### TASK
Set down the material exactly as given, please, from its first line through the line that includes "return grains, white".

### AVAILABLE DATA
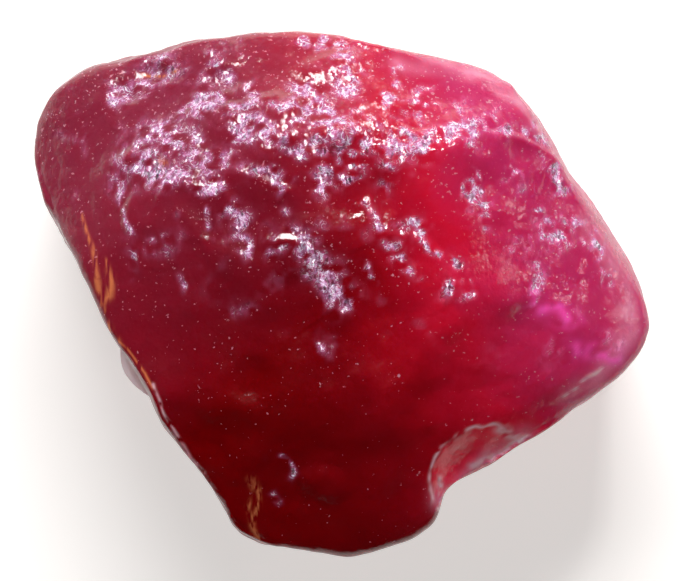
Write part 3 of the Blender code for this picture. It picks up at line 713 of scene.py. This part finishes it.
def frostSparkleNodes(tree, place, frost):  # grains of frost and painted sparkle where crumb noise plus the frost's share pass a threshold
    look = rubyLook
    crumbs = addNode(tree, "ShaderNodeTexNoise", {
        "Vector": (place, "Object"), "Scale": 1 / (look["crumb"] * mm), "Detail": 5.0, "Roughness": 0.75})
    crumbs = addNode(tree, "ShaderNodeMath", {
        0: (crumbs, "Fac"), 1: look["crumbSpread"], 2: -0.5 * look["crumbSpread"]}, operation="MULTIPLY_ADD")
    crumbs = addNode(tree, "ShaderNodeMath", {
        0: (frost, "Fac"), 1: look["crumbLift"], 2: (crumbs, "Value")}, operation="MULTIPLY_ADD")
    grains = addNode(tree, "ShaderNodeMapRange", {
        "Value": (crumbs, "Value"), "From Min": look["frostSparkleFrom"], "From Max": look["frostSparkleTo"],
        "To Min": 0.0, "To Max": look["frostSparkleMost"]})
    thick = addNode(tree, "ShaderNodeMapRange", {
        "Value": (crumbs, "Value"), "From Min": look["frostSparkleFrom"], "From Max": look["frostSparkleFrom"] + 1.0,
        "To Min": 0.0, "To Max": 1.0})
    white = addNode(tree, "ShaderNodeValToRGB", {"Fac": (thick, "Result")})
    setRamp(white, look["frostSparkleTints"])
    return grains, white


def threadNodes(tree, place, frost):  # thin lines, partly cracks and partly painted glints, where a noise passes its middle, only in deep frost
    look = rubyLook
    threads = addNode(tree, "ShaderNodeTexNoise", {
        "Vector": (place, "Object"), "Scale": 1 / (look["threadSize"] * mm),
        "Detail": 2.0, "Distortion": 0.8})
    threads = addNode(tree, "ShaderNodeMath", {0: (threads, "Fac"), 1: 0.5}, operation="SUBTRACT")
    threads = addNode(tree, "ShaderNodeMath", {0: (threads, "Value")}, operation="ABSOLUTE")
    threads = addNode(tree, "ShaderNodeMapRange", {
        "Value": (threads, "Value"), "From Min": 0.4 * look["threadWidth"], "From Max": look["threadWidth"],
        "To Min": 1.0, "To Max": 0.0})
    deep = addNode(tree, "ShaderNodeMapRange", {
        "Value": (frost, "Fac"), "From Min": look["threadFrom"], "From Max": look["threadTo"],
        "To Min": 0.0, "To Max": 1.0})
    return addNode(tree, "ShaderNodeMath", {
        0: (threads, "Result"), 1: (deep, "Result")}, operation="MULTIPLY")


def stainNodes(tree, place, stain):  # the stain's share, cut into streaks by noise drawn out along the edge
    look = rubyLook
    drawn = addNode(tree, "ShaderNodeMapping", {
        "Vector": (place, "Object"), "Rotation": (0, 0, math.radians(look["streakTurn"])),
        "Scale": look["streakStretch"]})
    streaks = addNode(tree, "ShaderNodeTexNoise", {
        "Vector": (drawn, "Vector"), "Scale": 1 / (look["streak"] * mm), "Detail": 2.0})
    streaks = addNode(tree, "ShaderNodeMapRange", {
        "Value": (streaks, "Fac"), "From Min": look["streakFrom"], "From Max": look["streakTo"],
        "To Min": 0.0, "To Max": 1.0})
    return addNode(tree, "ShaderNodeMath", {
        0: (streaks, "Result"), 1: (stain, "Fac")}, operation="MULTIPLY")


def facingNodes(tree, place, frost):  # grain as a bump, and small cells that each tilt the normal
    look = rubyLook
    stretched = addNode(tree, "ShaderNodeVectorMath", {
        0: (place, "Object"), 1: look["facetStretch"]}, operation="MULTIPLY")
    cells = addNode(tree, "ShaderNodeTexVoronoi", {
        "Vector": (stretched, "Vector"), "Scale": 1 / (look["facet"] * mm), "Randomness": 1.0})
    tilt = addNode(tree, "ShaderNodeVectorMath", {
        0: (cells, "Color"), 1: (0.5, 0.5, 0.5)}, operation="SUBTRACT")
    amount = addNode(tree, "ShaderNodeMath", {
        0: (frost, "Fac"), 1: look["facetTilt"], 2: look["facetLeast"]}, operation="MULTIPLY_ADD")
    tilt = addNode(tree, "ShaderNodeVectorMath", {
        0: (tilt, "Vector"), "Scale": (amount, "Value")}, operation="SCALE")
    grain = addNode(tree, "ShaderNodeTexNoise", {
        "Vector": (place, "Object"), "Scale": 1 / (look["grain"] * mm), "Detail": 4.0})
    bump = addNode(tree, "ShaderNodeBump", {
        "Height": (grain, "Fac"), "Distance": look["grainHeight"] * mm, "Strength": 1.0})
    facing = addNode(tree, "ShaderNodeVectorMath", {
        0: (bump, "Normal"), 1: (tilt, "Vector")}, operation="ADD")
    return addNode(tree, "ShaderNodeVectorMath", {0: (facing, "Vector")}, operation="NORMALIZE")


def roughnessNodes(tree, mottle, flank):  # worn where the mottle is high, and rougher on the flanks
    look = rubyLook
    worn = addNode(tree, "ShaderNodeMapRange", {
        "Value": (mottle, "Fac"), "From Min": look["wornFrom"], "From Max": look["wornTo"],
        "To Min": look["roughness"], "To Max": look["wornRoughness"]})
    return addNode(tree, "ShaderNodeMath", {
        0: (flank, "Fac"), 1: look["flankRoughness"], 2: (worn, "Result")}, operation="MULTIPLY_ADD")


def roughRuby():  # clear where it is clean, and cloudy under frost, film, stain and flaws
    look = rubyLook
    material = bpy.data.materials.new("roughRuby")
    material.use_nodes = True
    tree = material.node_tree
    tree.nodes.clear()
    place = addNode(tree, "ShaderNodeTexCoord")
    across = addNode(tree, "ShaderNodeSeparateXYZ", {"Vector": (place, "Object")})
    mottle = addNode(tree, "ShaderNodeTexNoise", {
        "Vector": (place, "Object"), "Scale": 1 / (look["mottle"] * mm), "Detail": 5.0, "Roughness": 0.6})
    frost, stain, pale, lit, flaw, chipped, flank = [
        addNode(tree, "ShaderNodeAttribute", attribute_name=name)
        for name in ("frost", "stain", "pale", "lit", "flaw", "chipped", "flank")]
    # painted reflection: a violet veil that grows towards the upper left
    paintedVeil = addNode(tree, "ShaderNodeMath", {0: (across, "Y"), 1: (across, "X")}, operation="SUBTRACT")
    paintedVeil = addNode(tree, "ShaderNodeMapRange", {
        "Value": (paintedVeil, "Value"), "From Min": 0.0, "From Max": look["paintedVeilAcross"] * mm,
        "To Min": 0.0, "To Max": look["paintedVeilMost"]})
    # the chip's brightened red is painted light, the flaws' glow painted light, the film partly a painted
    # sheen
    freshAndLit, glow, filmAndSheen = [
        addNode(tree, "ShaderNodeMath", {0: (mark, "Fac"), 1: look[most]}, operation="MULTIPLY")
        for mark, most in ((chipped, "chippedMost"), (flaw, "flawGlowMost"), (frost, "filmAndSheenMost"))]
    dustGlint = dustGlintNodes(tree, place, across, mottle)
    grains, white = frostSparkleNodes(tree, place, frost)
    threads = threadNodes(tree, place, frost)
    stained = stainNodes(tree, place, stain)
    colour = tintLightAndShadeNodes(tree, place, across, mottle)
    for share, socket, tint in (      # each is laid over the ones before it; all but the ochre stain are partly or wholly painted light
            (paintedVeil, "Result", "paintedVeil"), (freshAndLit, "Value", "chipped"), (lit, "Fac", "lit"),
            (glow, "Value", "flaw"), (dustGlint, "Result", "dustGlint"), (filmAndSheen, "Value", "filmAndSheen"),
            (grains, "Result", None), (threads, "Value", "thread"), (stained, "Value", "ochre"),
            (pale, "Fac", "pale")):
        colour = addNode(tree, "ShaderNodeMixRGB", {
            "Fac": (share, socket), "Color1": (colour, "Color"),
            "Color2": linear(look[tint]) if tint else (white, "Color")})
    opaque = addNode(tree, "ShaderNodeMath", {
        0: (grains, "Result"), 1: (stained, "Value")}, operation="MAXIMUM")
    opaque = addNode(tree, "ShaderNodeMath", {
        0: (opaque, "Value"), 1: (filmAndSheen, "Value")}, operation="MAXIMUM")
    opaque = addNode(tree, "ShaderNodeMath", {
        0: (flaw, "Fac"), 1: look["flawCloud"], 2: (opaque, "Value")}, operation="MULTIPLY_ADD")
    clear, milky = [
        addNode(tree, "ShaderNodeMapRange", {
            "Value": (opaque, "Value"), "From Min": 0.0, "From Max": 1.0,
            "To Min": look[most], "To Max": 0.0})
        for most in ("transmission", "subsurface")]
    rough = roughnessNodes(tree, mottle, flank)
    facing = facingNodes(tree, place, frost)
    shader = addNode(tree, "ShaderNodeBsdfPrincipled", {
        "Base Color": (colour, "Color"), "Roughness": (rough, "Value"), "IOR": look["ior"],
        "Transmission Weight": (clear, "Result"), "Specular IOR Level": look["specular"],
        "Subsurface Weight": (milky, "Result"), "Subsurface Radius": look["subsurfaceShares"],
        "Subsurface Scale": look["subsurfaceReach"] * mm, "Normal": (facing, "Vector")})
    depth = addNode(tree, "ShaderNodeVolumeAbsorption", {
        "Color": linear(look["absorb"]), "Density": look["absorbDensity"]})
    addNode(tree, "ShaderNodeOutputMaterial", {"Surface": (shader, "BSDF"), "Volume": (depth, "Volume")})
    return material


ruby.data.materials.append(roughRuby())
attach(ruby, "root")
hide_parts("ruby_crystal")
print("ruby material made")


# pale paper sweep, soft studio lights, camera straight above
studio = {      # lengths in mm
    "paper": "#c9c6c3", "paperRoughness": 0.9, "floorReach": 400,
    "floorGap": 0.002,                           # between the sheet and the stone's flat base
    "glow": "#f4f1ee", "paperGlow": 0.70,        # the sheet is lit from below too
    "horizon": [(0.0, "#fbfaf8"), (0.03, "#fbfaf8"), (0.07, "#000000")],   # by sine of height
    "farWall": [(0.20, "#060505"), (0.40, "#261f2a"), (0.60, "#645c6e"), (0.80, "#b0a8ba")],
    "farAlong": (-0.12, 0.30, -0.40),            # the far wall is bright low down and towards +Y
    "lights": {                                  # power in watts
        "keyLight": {"place": (-4, 44, 52), "size": 30, "power": 0.055},
        "glintLight": {"place": (12, 40, 50), "size": 6, "power": 0.013},
        "rightLight": {"place": (62, 20, 34), "size": 6, "power": 0.0012},
    },
    "lightsAim": 2,                              # the height that the lights point at
    "cameraHeight": 102, "frameWidth": 9.24, "frameMiddle": (0.11, 0.04),
}


def makeFloor():
    reach, down = studio["floorReach"] * mm, -studio["floorGap"] * mm
    mesh = bpy.data.meshes.new("paperFloor")
    mesh.from_pydata([(-reach, -reach, down), (reach, -reach, down), (reach, reach, down),
                      (-reach, reach, down)], [], [(0, 1, 2, 3)])
    floor = bpy.data.objects.new("paperFloor", mesh)
    bpy.context.scene.collection.objects.link(floor)
    material = bpy.data.materials.new("mattePaper")
    material.use_nodes = True
    shader = material.node_tree.nodes["Principled BSDF"]
    shader.inputs["Base Color"].default_value = linear(studio["paper"])
    shader.inputs["Roughness"].default_value = studio["paperRoughness"]
    shader.inputs["Emission Color"].default_value = linear(studio["glow"])
    shader.inputs["Emission Strength"].default_value = studio["paperGlow"]
    mesh.materials.append(material)


def makeLights():
    for name, light in studio["lights"].items():
        lamp = bpy.data.lights.new(name, "AREA")
        lamp.size = light["size"] * mm
        lamp.energy = light["power"]
        holder = bpy.data.objects.new(name, lamp)
        holder.location = Vector(light["place"]) * mm
        aim = Vector((0, 0, studio["lightsAim"] * mm)) - holder.location
        holder.rotation_euler = aim.to_track_quat("-Z", "Y").to_euler()
        bpy.context.scene.collection.objects.link(holder)


def makeCamera():  # the frame's width is met at the height of the rim
    lens = bpy.data.cameras.new("aboveCamera")
    height = studio["cameraHeight"] - rubyForm["rimHeight"]
    lens.lens = lens.sensor_width * height / studio["frameWidth"]
    lens.clip_start = 0.001
    lens.clip_end = 10
    camera = bpy.data.objects.new("aboveCamera", lens)
    middleX, middleY = studio["frameMiddle"]
    camera.location = (middleX * mm, middleY * mm, studio["cameraHeight"] * mm)
    bpy.context.scene.collection.objects.link(camera)
    bpy.context.scene.camera = camera


def makeRoom():  # bright near the horizon, dark overhead, so the flat top faces keep their depth
    world = bpy.data.worlds.new("studioRoom")
    world.use_nodes = True
    bpy.context.scene.world = world
    tree = world.node_tree
    way = addNode(tree, "ShaderNodeTexCoord")
    parts = addNode(tree, "ShaderNodeSeparateXYZ", {"Vector": (way, "Generated")})
    band = addNode(tree, "ShaderNodeValToRGB", {"Fac": (parts, "Z")})
    setRamp(band, studio["horizon"])
    farX, farY, farZ = studio["farAlong"]
    far = addNode(tree, "ShaderNodeMath", {0: (parts, "Z"), 1: farZ, 2: 0.5}, operation="MULTIPLY_ADD")
    for axis, gain in (("Y", farY), ("X", farX)):
        far = addNode(tree, "ShaderNodeMath", {0: (parts, axis), 1: gain, 2: (far, "Value")},
                      operation="MULTIPLY_ADD")
    wall = addNode(tree, "ShaderNodeValToRGB", {"Fac": (far, "Value")})
    setRamp(wall, studio["farWall"])
    room = addNode(tree, "ShaderNodeMixRGB", {
        "Fac": 1.0, "Color1": (band, "Color"), "Color2": (wall, "Color")}, blend_type="LIGHTEN")
    tree.links.new(room.outputs["Color"], tree.nodes["Background"].inputs["Color"])


makeFloor()
makeLights()
makeCamera()
makeRoom()
bpy.context.scene.view_settings.view_transform = "Standard"
print("studio made")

### EXERCISE RESPONSE
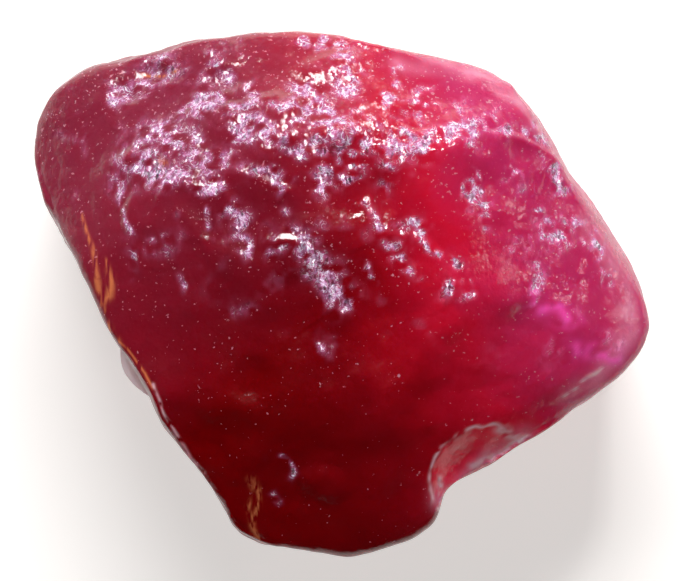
Write part 3 of the Blender code for this picture. It picks up at line 713 of scene.py. This part finishes it.
def frostSparkleNodes(tree, place, frost):  # grains of frost and painted sparkle where crumb noise plus the frost's share pass a threshold
    look = rubyLook
    crumbs = addNode(tree, "ShaderNodeTexNoise", {
        "Vector": (place, "Object"), "Scale": 1 / (look["crumb"] * mm), "Detail": 5.0, "Roughness": 0.75})
    crumbs = addNode(tree, "ShaderNodeMath", {
        0: (crumbs, "Fac"), 1: look["crumbSpread"], 2: -0.5 * look["crumbSpread"]}, operation="MULTIPLY_ADD")
    crumbs = addNode(tree, "ShaderNodeMath", {
        0: (frost, "Fac"), 1: look["crumbLift"], 2: (crumbs, "Value")}, operation="MULTIPLY_ADD")
    grains = addNode(tree, "ShaderNodeMapRange", {
        "Value": (crumbs, "Value"), "From Min": look["frostSparkleFrom"], "From Max": look["frostSparkleTo"],
        "To Min": 0.0, "To Max": look["frostSparkleMost"]})
    thick = addNode(tree, "ShaderNodeMapRange", {
        "Value": (crumbs, "Value"), "From Min": look["frostSparkleFrom"], "From Max": look["frostSparkleFrom"] + 1.0,
        "To Min": 0.0, "To Max": 1.0})
    white = addNode(tree, "ShaderNodeValToRGB", {"Fac": (thick, "Result")})
    setRamp(white, look["frostSparkleTints"])
    return grains, white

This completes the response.